Accordingly, under Act on the Elections of Members of Parliament, a candidate in any single-member constituency may run for election as the candidate of a political party or as an independent candidate, and a national list can only be drawn up as a party list or a national list, i.e., in this case an NGO cannot be a nominating organization at all, nor can it draw up a list.

The above clearly separates the role of the party political and civil spheres in society.

One of the most important characteristics of civil society organizations is that they are not directly connected to the mechanisms related to the acquisition and exercise of central state power, nor do they have such an aspiration but rather exert influence on society and public life through various public interest activities carried out by them, which depend on the profile of the specific organization. In short,

NGOs do not and cannot have the aim of exercising the highest state powers by obtaining the parliamentary majority and thus the right to govern.

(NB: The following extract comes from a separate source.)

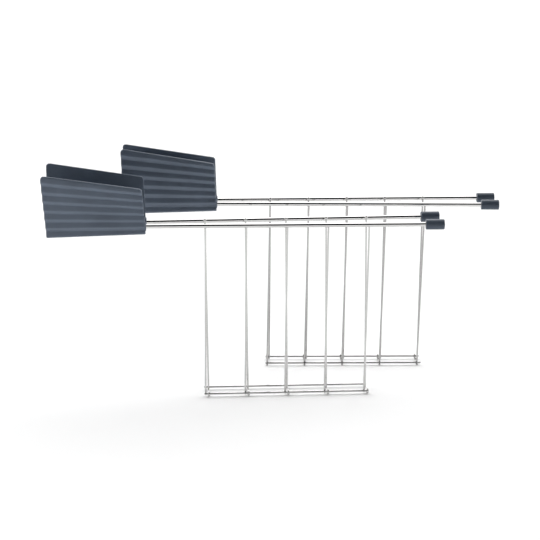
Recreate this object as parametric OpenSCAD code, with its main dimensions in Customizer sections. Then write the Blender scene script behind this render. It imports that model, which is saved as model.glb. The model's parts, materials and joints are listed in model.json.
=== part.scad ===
/* [Wire cage] */
// Distance between neighbouring uprights
upright_pitch = 31; // [24:0.5:34]
// Diameter of the uprights and the floor wires
upright_d = 1.4; // [1.2:0.1:2]
// Diameter of the long wires along the bottom of the cage
base_wire_d = 1.6; // [1.4:0.1:2.4]
// Distance between the two bottom wires
base_gap = 15.5; // [14:0.5:24]

/* [Rails] */
// Diameter of the two long rails
rail_d = 3.2; // [3:0.1:4]
// Height of the rail axes above the table
rail_height = 137; // [110:0.5:150]
// Distance between the rail axes at the middle of the cage
rail_gap = 19; // [18:0.5:26]
// Sideways run of each rail for every millimetre of its length
rail_flare = 0.025; // [0:0.005:0.035]
// Distance from the middle of the cage to the inner end of the caps
cap_start = 106.5; // [90:0.5:120]
// Distance from the middle of the cage to the handles
handle_start = 105; // [90:1:120]

/* [End caps] */
// Diameter of the end caps
cap_d = 7.9; // [6:0.1:9]
// Length of the end caps
cap_length = 14; // [10:0.1:20]

/* [Handles] */
// Length of a handle plate along its lower edge
plate_length = 74.5; // [60:0.5:90]
// Height of the plate above the rail at its free end
plate_rise_outer = 47; // [36:0.5:60]
// Height of the plate above the rail at the cage end
plate_rise_inner = 35; // [28:0.5:48]
// Depth of the plate below the rail at its free end
plate_drop_outer = 7.5; // [5:0.1:10]
// Depth of the plate below the rail at the cage end
plate_drop_inner = 5; // [4.5:0.1:8]
// Thickness of the plate between its ridges
plate_wall = 1.5; // [1.2:0.1:3]
// Number of ridges on the outside of the plate
ridge_count = 7; // [5:1:9]
// Height of the ridges
ridge_height = 1.8; // [0.5:0.1:2]
// Diameter of the moulded barrel that turns on the rail
barrel_d = 7; // [6:0.1:7.4]

/* [Layout of the pair] */
// Sideways offset of the rear rack
rear_offset_x = 55; // [0:1:80]
// Offset of the rear rack behind the front rack
rear_offset_y = 66; // [64:1:140]
// Turn of the rear rack about the vertical
rear_turn = -2.5; // [-6:0.5:0]
// Outward lean of the front rack's front handle
front_lean_near = 21; // [-4:0.5:30]
// Outward lean of the front rack's back handle
front_lean_far = 20; // [-4:0.5:30]
// Outward lean of the rear rack's front handle
rear_lean_near = 8; // [-4:0.5:30]
// Outward lean of the rear rack's back handle
rear_lean_far = -4; // [-4:0.5:30]

/* [Hidden] */
$fn = 48;

// Uprights in each cage side, and floor wires in each cage: NODES names one of each
upright_count = 5;

FRONT = 0;
REAR = 1;
NEAR = -1;
FAR = 1;
steel = [0.78, 0.79, 0.8];
slate = [0.3, 0.34, 0.4];

// Shift that puts the middle of the pair's footprint at the origin
set_shift = [2.226, -29.486, 0];
weld_sink = 0.15;
running_clearance = 0.05;
press_interference = 0.02;
ridge_root = 0.3;
corner_steps = 6;
base_wire_overhang = 2.2;
floor_wire_overhang = 1.5;
foot_drop = 0.75;
// Where each cage sits along its rails
cage_shift = [1.7, -1.8];
// Half the step along the cage between the feet of a near and a far upright
foot_step = [1.2, 0.9];
// How far the tops of the uprights lean towards the caps, near side and far side
upright_lean = [[1.5, -1.2], [2.6, 1]];
// The eye's wire passes a little to one side of the straight wire that it bends from
eye_side_step = 0.3;

upright_r = upright_d / 2;
base_wire_r = base_wire_d / 2;
rail_r = rail_d / 2;
barrel_r = barrel_d / 2;
cage_half = upright_pitch * (upright_count - 1) / 2;
rail_angle = atan(rail_flare);
// The eye's centre line, and the height of the wire that turns in it
eye_r = base_wire_r + running_clearance + upright_r;
swing_wire_z = eye_r + upright_r;
fixed_wire_z = upright_d + base_wire_r - weld_sink;
base_side = base_wire_r + upright_r - weld_sink;
rail_side = rail_r + upright_r - weld_sink;
upright_top = rail_height + rail_r * 0.6;
// A fixed upright stands on its floor wire, a swinging one ends clear of the table
fixed_upright_foot = upright_d - weld_sink;
swing_upright_foot = swing_wire_z - base_wire_r - foot_drop;

barrel_overrun = 0.4;
barrel_start = handle_start - barrel_overrun;
barrel_end = handle_start + plate_length - 3;
bore_end = barrel_end - 3;
rail_tail = bore_end - 1;
cap_wall = 2.3;
rail_nose = cap_start + cap_length - cap_wall;
plate_inner_face = 1.2;
plate_face = plate_inner_face + plate_wall;
// The upper corners are set back from the lower ones at the cage end, and reach
// past them at the free end
plate_setback = 1.2;
plate_splay = 0.5;
// Ridges spread from the cage end to the free end of the plate
ridge_pitch_outer = 8.1;
ridge_pitch_inner = 6;
ridge_first_outer = 1.5;
ridge_first_inner = 1.6;
ridge_half_width = 3.5;
ridge_r = (pow(ridge_half_width, 2) + pow(ridge_height, 2)) / (2 * ridge_height);

// Which side of each rack swings: the pair opens away from each other
swing_side = [NEAR, FAR];
plate_lean = [[front_lean_near, front_lean_far], [rear_lean_near, rear_lean_far]];

function lean_of(rack, side) = plate_lean[rack][side == NEAR ? 0 : 1];
function upright_foot_x(rack, side, i) =
    cage_shift[rack] - cage_half + (i - 1) * upright_pitch + side * foot_step[rack];
function upright_top_x(rack, side, i) =
    upright_foot_x(rack, side, i) + upright_lean[rack][side == NEAR ? 0 : 1];
function rail_y(x) = rail_gap / 2 + rail_flare * x;

// Points of an arc that rounds the corner b between a and c
function unit2(v) = v / norm(v);
function rounded_corner(a, b, c, r) =
    let (
        to_a = unit2(a - b),
        to_c = unit2(c - b),
        half = acos(to_a * to_c) / 2,
        centre = b + unit2(to_a + to_c) * r / sin(half),
        from = b + to_a * r / tan(half) - centre,
        to = b + to_c * r / tan(half) - centre,
        start = atan2(from[1], from[0]),
        sweep = atan2(from[0] * to[1] - from[1] * to[0], from * to)
    )
    [for (k = [0 : corner_steps])
        centre + r * [cos(start + sweep * k / corner_steps), sin(start + sweep * k / corner_steps)]];

// A straight round wire from a to b
module rod(a, b, r) {
    run = b - a;
    translate(a)
        rotate([0, acos(run[2] / norm(run)), atan2(run[1], run[0])])
            cylinder(h = norm(run), r = r);
}

// Puts a rack where it stands
module in_rack(rack) {
    translate(set_shift + (rack == REAR ? [rear_offset_x, rear_offset_y, 0] : [0, 0, 0]))
        rotate([0, 0, rack == REAR ? rear_turn : 0])
            children();
}

// A rail's own frame: X along the rail, +Y away from the other rail
module on_rail(rack, side) {
    in_rack(rack)
        mirror([0, side == NEAR ? 1 : 0, 0])
            translate([0, rail_gap / 2, rail_height])
                rotate([0, 0, rail_angle])
                    children();
}

module rail(rack, side) {
    color(steel)
        on_rail(rack, side)
            translate([-rail_tail, 0, 0])
                rotate([0, 90, 0])
                    cylinder(h = rail_tail + rail_nose, r = rail_r);
}

module cap(rack, side) {
    edge = 0.5;
    color(slate)
        on_rail(rack, side)
            translate([cap_start, 0, 0])
                rotate([0, 90, 0])
                    difference() {
                        rotate_extrude()
                            polygon([
                                [0, 0], [cap_d / 2 - edge, 0], [cap_d / 2, edge],
                                [cap_d / 2, cap_length - edge], [cap_d / 2 - edge, cap_length],
                                [0, cap_length],
                            ]);
                        translate([0, 0, -1])
                            cylinder(h = rail_nose - cap_start + 1, r = rail_r - press_interference);
                    }
}

// Outline of a plate seen from outside, with X along the rail and Y upwards
module plate_outline() {
    outer = -handle_start - plate_length;
    inner = -handle_start;
    low_outer = [outer, -plate_drop_outer];
    low_inner = [inner, -plate_drop_inner];
    high_inner = [inner - plate_setback, plate_rise_inner];
    high_outer = [outer - plate_splay, plate_rise_outer];
    low_r = 0.8;
    high_r = 2.6;
    polygon(concat(
        rounded_corner(high_outer, low_outer, low_inner, low_r),
        rounded_corner(low_outer, low_inner, high_inner, low_r),
        rounded_corner(low_inner, high_inner, high_outer, high_r),
        rounded_corner(high_inner, high_outer, low_outer, high_r)
    ));
}

// One ridge: a shallow slice of a long cylinder that follows the fan of the plate
module ridge(k) {
    overrun = 8;
    low = [-handle_start - plate_length, -plate_drop_outer + ridge_first_outer + k * ridge_pitch_outer];
    high = [-handle_start, -plate_drop_inner + ridge_first_inner + k * ridge_pitch_inner];
    along = unit2(high - low) * overrun;
    axis_y = plate_face + ridge_height - ridge_r;
    start = low - along;
    finish = high + along;
    rod([start[0], axis_y, start[1]], [finish[0], axis_y, finish[1]], ridge_r);
}

module handle(rack, side) {
    slab_length = plate_length + 20;
    color(slate)
        on_rail(rack, side)
            rotate([-lean_of(rack, side), 0, 0])
                difference() {
                    union() {
                        intersection() {
                            translate([0, plate_inner_face, 0])
                                mirror([0, 1, 0])
                                    rotate([90, 0, 0])
                                        linear_extrude(height = plate_wall + ridge_height + 1)
                                            plate_outline();
                            union() {
                                translate([-handle_start - slab_length + 10, plate_inner_face - 1, -20])
                                    cube([slab_length, plate_wall + ridge_root + 1, 80]);
                                for (k = [0 : ridge_count - 1])
                                    ridge(k);
                            }
                        }
                        translate([-barrel_end, 0, 0])
                            rotate([0, 90, 0])
                                cylinder(h = barrel_end - barrel_start, r = barrel_r);
                    }
                    translate([-bore_end, 0, 0])
                        rotate([0, 90, 0])
                            cylinder(h = bore_end, r = rail_r + running_clearance);
                }
}

module base_wire(rack, side) {
    z = side == swing_side[rack] ? swing_wire_z : fixed_wire_z;
    y = side * base_gap / 2;
    start = cage_shift[rack] - cage_half - base_wire_overhang;
    finish = cage_shift[rack] + cage_half + base_wire_overhang;
    color(steel)
        in_rack(rack)
            rod([start, y, z], [finish, y, z], base_wire_r);
}

// An upright stands inside its rail and inside its bottom wire
module upright(rack, side, i) {
    foot_x = upright_foot_x(rack, side, i);
    top_x = upright_top_x(rack, side, i);
    foot_z = side == swing_side[rack] ? swing_upright_foot : fixed_upright_foot;
    color(steel)
        in_rack(rack)
            rod(
                [foot_x, side * (base_gap / 2 - base_side), foot_z],
                [top_x, side * (rail_y(top_x) - rail_side), upright_top],
                upright_r
            );
}

// A floor wire is welded under the fixed bottom wire and ends in an eye round the other one
module floor_wire(rack, i) {
    swing = swing_side[rack];
    x = upright_foot_x(rack, -swing, i);
    color(steel)
        in_rack(rack)
            union() {
                rod([x, swing * base_gap / 2, upright_r],
                    [x, -swing * (base_gap / 2 + floor_wire_overhang), upright_r],
                    upright_r);
                translate([x - swing * eye_side_step, swing * base_gap / 2, swing_wire_z])
                    rotate([0, 90, 0])
                        rotate_extrude()
                            translate([eye_r, 0, 0])
                                circle(r = upright_r);
            }
}

// Every piece of one rack, each drawn only under its own name
module rack_pieces(prefix, rack) {
    swing = swing_side[rack];
    frames = [["fixed", -swing], ["swing", swing]];
    for (frame = frames) {
        name = str(prefix, "_", frame[0], "_");
        rail(rack, frame[1]);
        base_wire(rack, frame[1]);
        cap(rack, frame[1]);
        handle(rack, frame[1]);
        for (i = [1 : upright_count])
            upright(rack, frame[1], i);
    }
    for (i = [1 : upright_count])
        floor_wire(rack, i);
}

rack_pieces("front", FRONT);
rack_pieces("rear", REAR);
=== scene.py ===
"""Two wire sandwich racks for a toaster: polished wire cages, ribbed grip plates and end caps."""

import json
import math

import bmesh
import bpy
import numpy as np
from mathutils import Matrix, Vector


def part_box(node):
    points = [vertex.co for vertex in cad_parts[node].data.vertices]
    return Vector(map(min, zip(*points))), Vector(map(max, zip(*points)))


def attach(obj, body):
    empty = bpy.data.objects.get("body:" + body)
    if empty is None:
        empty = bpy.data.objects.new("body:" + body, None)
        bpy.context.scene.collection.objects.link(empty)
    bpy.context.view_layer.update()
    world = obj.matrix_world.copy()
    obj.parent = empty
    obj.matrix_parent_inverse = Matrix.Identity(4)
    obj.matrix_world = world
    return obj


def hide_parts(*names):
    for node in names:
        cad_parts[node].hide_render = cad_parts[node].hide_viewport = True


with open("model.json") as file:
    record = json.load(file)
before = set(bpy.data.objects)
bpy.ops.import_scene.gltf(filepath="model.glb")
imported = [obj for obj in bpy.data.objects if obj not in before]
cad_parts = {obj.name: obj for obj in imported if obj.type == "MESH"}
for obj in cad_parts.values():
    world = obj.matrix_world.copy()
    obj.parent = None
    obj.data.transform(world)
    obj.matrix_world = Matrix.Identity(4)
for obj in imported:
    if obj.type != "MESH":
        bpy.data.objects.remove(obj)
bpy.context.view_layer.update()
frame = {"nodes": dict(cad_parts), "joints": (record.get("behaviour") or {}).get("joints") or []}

MM = 0.001
RACKS = ("front", "rear")
HALVES = ("fixed", "swing")
UPRIGHTS = range(1, 6)
UP = Vector((0, 0, 1))

# Sizes of the design, in metres
RAIL_R = 1.6 * MM
UPRIGHT_R = 0.7 * MM
BASE_WIRE_R = 0.8 * MM
BARREL_R = 3.5 * MM
BORE_R = 1.65 * MM
CAP_R = 3.95 * MM
CAP_BORE_R = 1.58 * MM
PLATE_INNER_FACE = 1.2 * MM
PLATE_WALL = 1.5 * MM
RIDGE_HEIGHT = 1.8 * MM
RIDGE_COUNT = 7
# Half sizes of the welds: across the wire, outwards and upwards
TOP_WELD = (1.0 * MM, 0.5 * MM, 0.75 * MM)
LOW_WELD = (0.85 * MM, 0.4 * MM, 0.6 * MM)
RAIL_BEAD = (1.25 * MM, 1.0 * MM, 1.15 * MM)
FLOOR_WELD = (0.9 * MM, 0.9 * MM, 0.35 * MM)
# How far the bead sits above the rail's axis on the far halves
FAR_BEAD_RISE = 1.0 * MM
# An eye is wound this far round the hinge wire, in degrees
EYE_TURN = 318
EYE_SIDE_STEP = 0.3 * MM
# A lathe profile starts and ends this close to its axis
AXIS_R = 0.02 * MM
# A grip is fully open at this lean from the vertical, in degrees
OPEN_LEAN = 30

JOINTS = {j["name"]: j for j in frame["joints"]}


# ---------------------------------------------------------------- mesh tools

def new_piece(name, verts, faces, smooth_angle=35):
    """A mesh object with outward normals, shaded smooth up to the given angle."""
    mesh = bpy.data.meshes.new(name)
    mesh.from_pydata([tuple(v) for v in verts], [], faces)
    bm = bmesh.new()
    bm.from_mesh(mesh)
    bmesh.ops.recalc_face_normals(bm, faces=bm.faces)
    bm.to_mesh(mesh)
    bm.free()
    piece = bpy.data.objects.new(name, mesh)
    bpy.context.scene.collection.objects.link(piece)
    shade(piece, smooth_angle)
    return piece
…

However, the regulations are already different with regard to the exercise of local government power and the election of local government representatives and mayors, since local self-governance is no longer a “stage of society as a whole”, but basically a forum for the formulation and representation of local, particular interests. In this case, NGOs (associations) can also be nominating organizations, so they can be directly involved in the formation of local power.

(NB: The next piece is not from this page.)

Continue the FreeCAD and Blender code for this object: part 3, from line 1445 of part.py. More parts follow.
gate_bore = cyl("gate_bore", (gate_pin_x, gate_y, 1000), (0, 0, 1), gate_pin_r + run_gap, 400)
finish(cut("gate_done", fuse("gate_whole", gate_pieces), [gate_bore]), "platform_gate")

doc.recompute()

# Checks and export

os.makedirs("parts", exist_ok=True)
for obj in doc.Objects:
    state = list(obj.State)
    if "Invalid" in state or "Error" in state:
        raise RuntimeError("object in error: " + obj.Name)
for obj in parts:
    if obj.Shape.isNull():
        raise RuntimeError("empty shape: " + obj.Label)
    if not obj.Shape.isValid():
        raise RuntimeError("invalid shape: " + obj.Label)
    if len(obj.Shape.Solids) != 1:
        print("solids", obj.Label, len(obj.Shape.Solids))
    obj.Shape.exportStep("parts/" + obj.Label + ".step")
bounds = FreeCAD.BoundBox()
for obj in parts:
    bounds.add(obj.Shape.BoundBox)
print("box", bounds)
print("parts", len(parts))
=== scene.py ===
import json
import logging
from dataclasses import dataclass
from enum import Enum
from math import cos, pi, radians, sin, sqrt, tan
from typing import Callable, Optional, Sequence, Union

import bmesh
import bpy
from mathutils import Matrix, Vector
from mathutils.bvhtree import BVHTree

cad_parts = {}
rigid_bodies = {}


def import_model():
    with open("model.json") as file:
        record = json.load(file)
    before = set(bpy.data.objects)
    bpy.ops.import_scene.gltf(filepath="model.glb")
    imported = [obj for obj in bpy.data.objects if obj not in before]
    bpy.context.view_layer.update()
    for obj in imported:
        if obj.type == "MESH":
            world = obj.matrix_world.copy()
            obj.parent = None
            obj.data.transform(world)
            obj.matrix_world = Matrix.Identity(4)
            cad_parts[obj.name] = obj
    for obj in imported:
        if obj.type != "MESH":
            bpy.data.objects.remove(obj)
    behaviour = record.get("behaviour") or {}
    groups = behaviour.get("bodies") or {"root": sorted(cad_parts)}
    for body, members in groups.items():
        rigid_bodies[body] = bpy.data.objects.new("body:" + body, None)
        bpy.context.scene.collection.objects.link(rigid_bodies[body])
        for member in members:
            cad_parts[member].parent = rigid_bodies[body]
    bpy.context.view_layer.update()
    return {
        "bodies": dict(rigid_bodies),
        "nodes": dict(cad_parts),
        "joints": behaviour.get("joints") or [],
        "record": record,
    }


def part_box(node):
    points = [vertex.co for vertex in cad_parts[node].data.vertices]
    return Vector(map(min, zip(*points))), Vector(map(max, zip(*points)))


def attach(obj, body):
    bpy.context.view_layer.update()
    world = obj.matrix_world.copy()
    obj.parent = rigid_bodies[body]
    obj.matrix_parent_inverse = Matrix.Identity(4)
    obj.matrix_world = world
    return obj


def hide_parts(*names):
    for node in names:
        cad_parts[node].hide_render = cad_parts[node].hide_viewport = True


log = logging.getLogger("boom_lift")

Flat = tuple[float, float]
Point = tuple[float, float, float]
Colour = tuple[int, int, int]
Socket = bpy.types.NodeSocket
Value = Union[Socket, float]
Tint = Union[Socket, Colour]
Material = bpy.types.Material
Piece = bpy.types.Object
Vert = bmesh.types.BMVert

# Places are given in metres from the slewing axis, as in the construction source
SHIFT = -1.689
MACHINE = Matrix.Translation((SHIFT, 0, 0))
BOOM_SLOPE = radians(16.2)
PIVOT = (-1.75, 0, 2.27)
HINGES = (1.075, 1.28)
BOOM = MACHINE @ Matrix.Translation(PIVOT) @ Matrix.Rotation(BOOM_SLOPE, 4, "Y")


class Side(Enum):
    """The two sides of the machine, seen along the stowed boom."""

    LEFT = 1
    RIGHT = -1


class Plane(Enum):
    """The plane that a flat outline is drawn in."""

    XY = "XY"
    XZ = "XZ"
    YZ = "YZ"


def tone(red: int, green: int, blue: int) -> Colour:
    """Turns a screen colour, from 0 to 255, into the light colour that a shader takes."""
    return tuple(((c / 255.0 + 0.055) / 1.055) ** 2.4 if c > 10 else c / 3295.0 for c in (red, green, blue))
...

With the local elections approaching, the world of NGOs across the country has always started to get particularly buzzing. In addition to well-known local associations that have been operating for a long time, countless new ones are being formed, and many older formations have suddenly emerged from obscurity. Again, the question here is whether any of these that wish to be seen as real civil organizations can be regarded as one of them. What are their real objectives?

In this regard, however, it is important to emphasise that the vast majority of domestic NGOs operate in accordance with their original purpose and are thus extremely useful and even indispensable actors in Hungarian society. Those who want to appear to be something other than the goals they are actually working towards are in a minority. The various organizations that appear in the political sphere raise a lot of questions from this point of view.

The clearly visible interference of certain groups calling themselves a “civil society organization” in party-political struggles at the national level

is, at best, a misrepresentation of their role, and at worst, a deliberate deception and manipulation, which, in turn, is typically an increasingly transparent and repeated attempt by politicians and parties that have failed in the “official” party political arena (especially in elections) to use the miracle weapon of the “Trojan horse”.

In many cases, opposition manifestations fuelled by some of the emotions made in the heat of the campaign leave no doubt about this, when they communicate their desire to “occupy” local governments under the guise of various organizations they call “civilian”, which, according to them, will then be the starting point for the “overthrow of the government”.

In addition to such threats, we can also notice several phenomena in connection with which there are legitimate suspicions about the true nature and actual objectives of an organization that claims to be civilian.

If, for example

  • a foreign organization openly aiming at domestic political intervention (“overthrowing the government”) in Hungary finances a domestic – typically not even grassroots – “civil society organization” that otherwise has no significant membership or support in Hungary (let us also remember the relevant statements of George Soros),
  • or some well-known party politicians suddenly appear as representatives or advocates of some “civil society organization”,
  • or when some “civil society organizations” are active only when certain political forces are in government, and at other times they become almost invisible,
  • or when these organizations campaign word for word with the same program elements and rhetoric as some political parties,
  • or when, at the campaign event of the “local” civil society organization, persons who are completely unknown to the residents, “from afar”, appear as candidates or contributors,
  • or, when an organization begins campaigning for goals that are completely different from their mission as originally set out in their articles of association,

what can you think of?

It is clearly set out by the domestic legal system that anyone who wishes to exercise the highest public powers (change of government) in a democratic way should form a party and measure themselves in the elections, and not try to deceive the people under the guise of a „civil society organization”. If, on the other hand, a political interest group tries to pursue (party) political goals by disguising itself as an NGO, by circumventing the democratic procedures and other guarantee rules for the acquisition of state power roles, then

it is not only about to break the constitutional order but is also doing a great deal of harm to real civil society.

Day by day, we can see that some opposition politicians, by making statements during the campaign, by “settling on” certain issues affecting “society as a whole”, by “occupying” local governments, envision the creation of “focal points of resistance” that will allow them to constantly conflict with the central government. And to do so, as a battering ram, they want to use the various groups they consistently call “civil society organizations” but created and driven along clearly party-political goals.

Ignoring the constitutional differences between party politics and the civil sphere to this extent only leads to an increase in the dysfunctionality of NGOs and thus of “civil society” as a whole, and to the erosion of public trust in civil society organizations.

The artificially induced tension between local governments and the central government has little political gain at national level, but its consequences always primarily affect the residents of the affected settlements and the real civil society.

In the face of opposition accusations, it became apparent to everyone during the campaign that it is not the government that stymies the civil sphere but those who are trying to blur the purpose of parties and NGOs for their own political purposes.

In the light of the 2022 parliamentary election campaign and the developments, experiences and the lessons learned since then, it is worth supplementing the thoughts of 2019 that it would be advisable for the Hungarian legislature to immediately consider the amendment of the relevant regulations so that they separate political parties from other civil society organizations much more clearly and rigorously that is currently the case, both in terms of their role and funding.